The U.S. is lagging behind the rest of the world on international visitations, Lander said. We need to be in that game, and thats part of our long-term vision.

But there is also money to be made serving Austin's event and hospitality needs. The Westin Austin Downtown debuts July 2 and expects to serve a much more localized clientele than larger convention hotels, General Manager Kristofer Carlson said.

"Our hotel more than likely will attract the local corporate business seeking to book downtown," he said, adding that weddings are also expected to account for a significant portion of business at the 366-room hotel.

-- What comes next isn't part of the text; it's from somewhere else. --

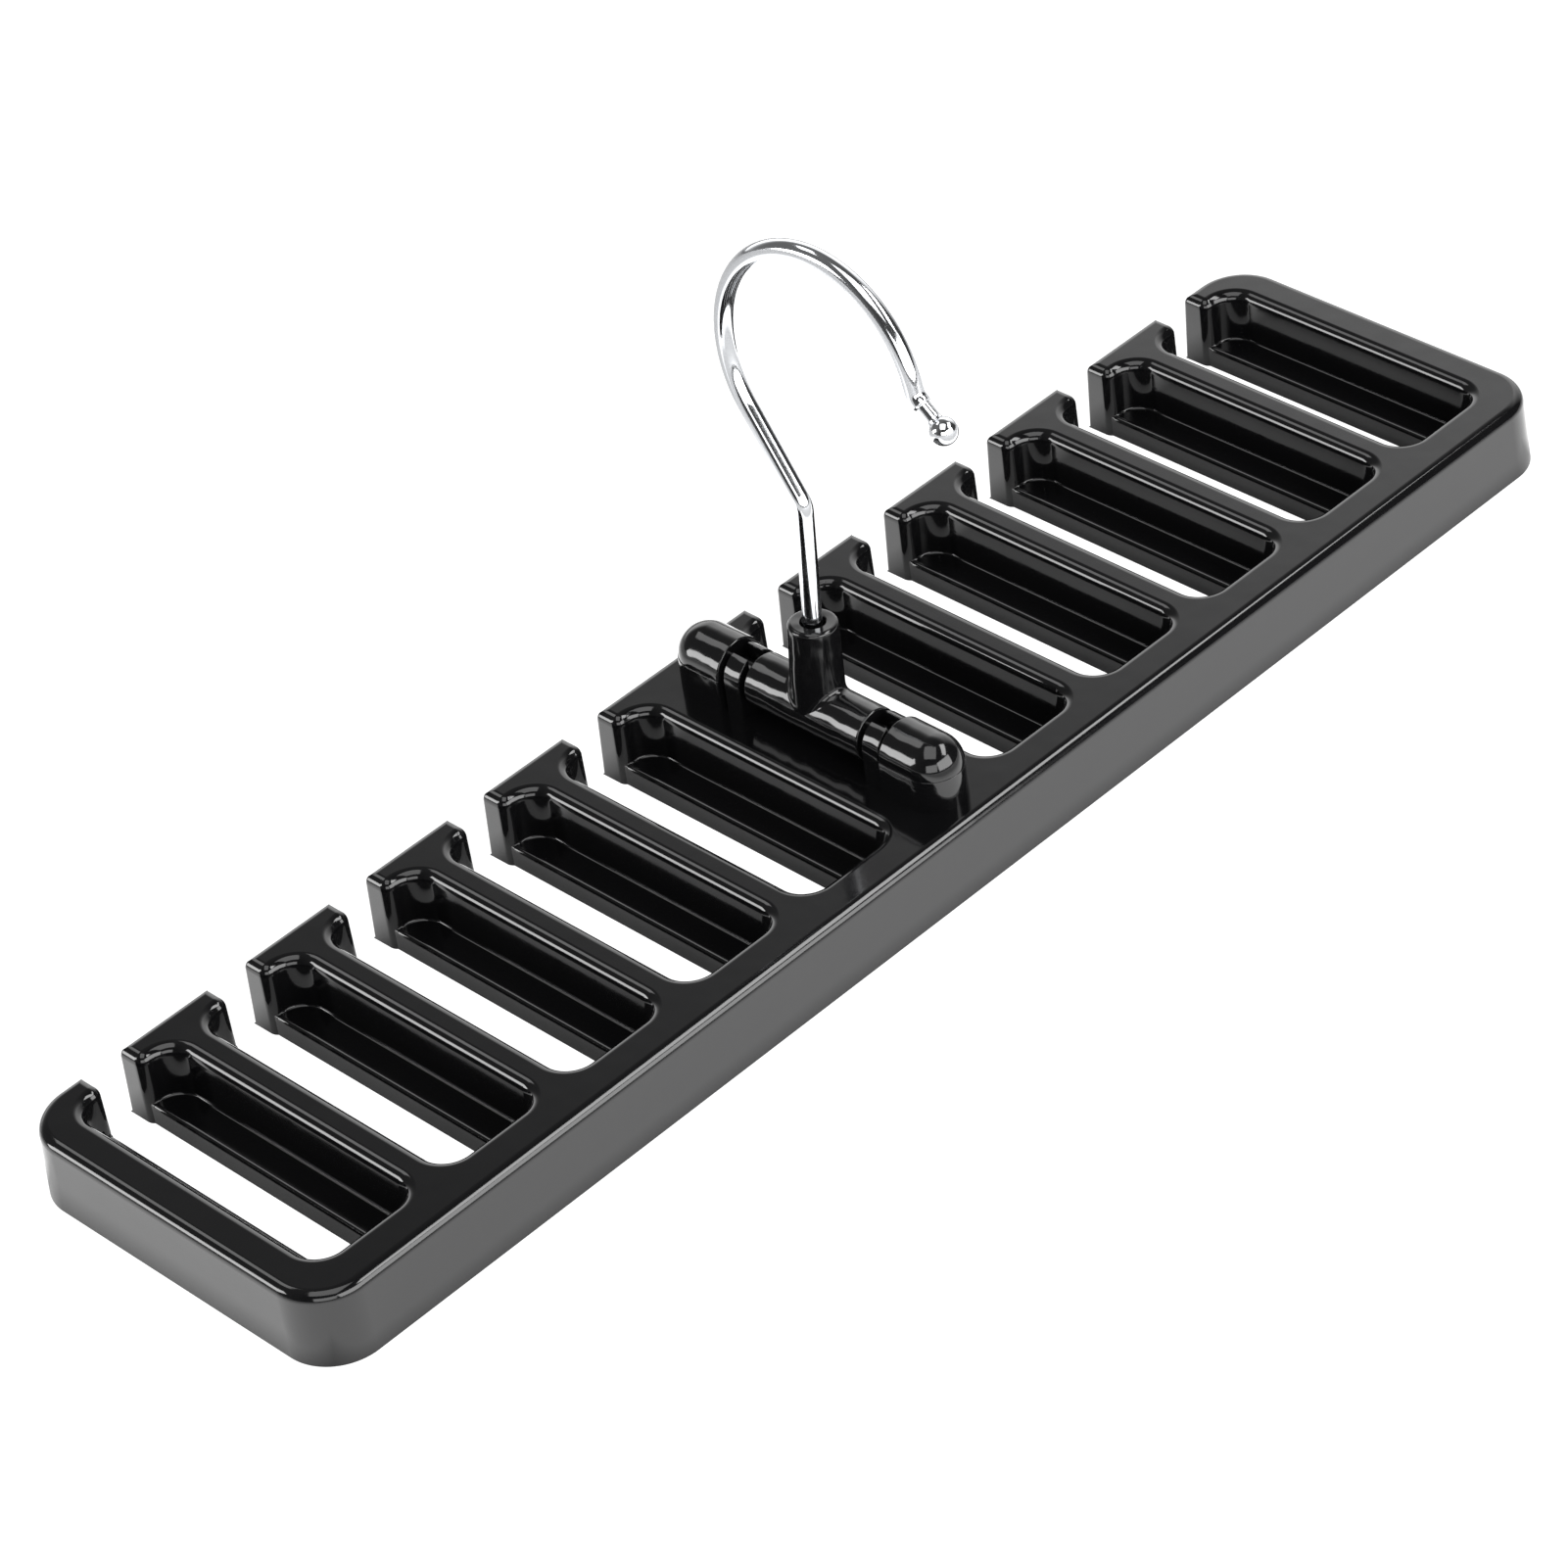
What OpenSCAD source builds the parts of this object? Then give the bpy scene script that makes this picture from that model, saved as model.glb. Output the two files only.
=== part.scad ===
// Tie hanger. A long rack, open along one side like a comb, has a slot for each
// tie. A tee clipped to its middle tilts along the rack, and a wire hook turns
// in the tee, so the rack can hang level from a rail or be folded flat to it.
// Millimetres, +Z up. The origin is the middle of the rack's underside.

/* [Rack] */
// Number of slots on each side of the middle block
slots_per_side = 5; // [2:1:7]
// Distance from one slot to the next
slot_pitch = 28; // [26:0.5:40]
// Width of a slot's mouth, between two heads
mouth_w = 8; // [5:0.5:9]
// Width of an arm along its top
web_w = 6.3; // [5:0.1:8]
// Width of an arm along its foot, below the ledges
flange_w = 19; // [15:0.5:20]
// Width of the middle block's head
middle_w = 38; // [36:1:60]
// Width of each end head
end_w = 15.4; // [12.5:0.1:30]
// Depth of the rack, from the spine's face to the heads' face
rack_d = 77; // [76:0.5:120]
// Height of the rack
rack_h = 14.6; // [12:0.1:24]
// Width of the spine along its top
spine_w = 9.6; // [8:0.1:20]
// Thickness of the heads, measured along the arms
head_t = 6.5; // [5:0.1:12]
// Drop from the rack's top to the ledges
ledge_drop = 10.2; // [6:0.1:12]

/* [Rack edges and walls] */
// Plan radius of the rack's four outer corners
corner_r = 10; // [5:0.5:12]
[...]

Other existing hotels, such as Hyatt Regency Austin, first built in 1982, have sought upgrades to keep up with changing demands. Last year the 488-room hotel south of Lady Bird Lake completed renovations on the citys second-largest ballroom attached to a new seven-story, 794-space parking garage. The ballroom is separate from the hotel and is intended for local large-scale events, General Manager Lance Stumpf said.

"For the most part [expanding for local events] was an advantage for us, and we sell it as that," Stumpf said. "I believe down the road, its going to benefit us as well as the local community."

Hilton Austin also renovated its 800 guest rooms last year as part of a $22 million makeover. Watson said the next step is to upgrade the hotels event spaces during the next three years to help Hilton Austin leverage its location next to the Austin Convention Center.

Being this close, most of those meeting planners are looking at rooms within walking distance, Watson said.

Next: new convention center


The new hotel rooms will allow Austin to soon compete against other convention city heavyweights, such as San Antonio, New Orleans, Phoenix and Las Vegas, Walsh said. The next step, he said, is to upgrade the Austin Convention Center.

"We've got to remain competitive and make sure were spending the appropriate dollars to modernize the existing convention center because everyone is building bigger and newer," Walsh said. "You've got to keep up, or try to stay ahead, really."

Landers bureau is already six months into a study to decide what upgrades and other improvements might be needed at the convention center. The report could reveal by April what long-term strategy to take, Lander said.

Until the Austin Convention Center is expanded, Austin risks losing business to those larger convention cities, he said.

"Several factors separate Austin," Lander said. "The cool factor is one of them, but let me tell you we've lost business because we didn't have 10 extra meeting rooms that a group needed."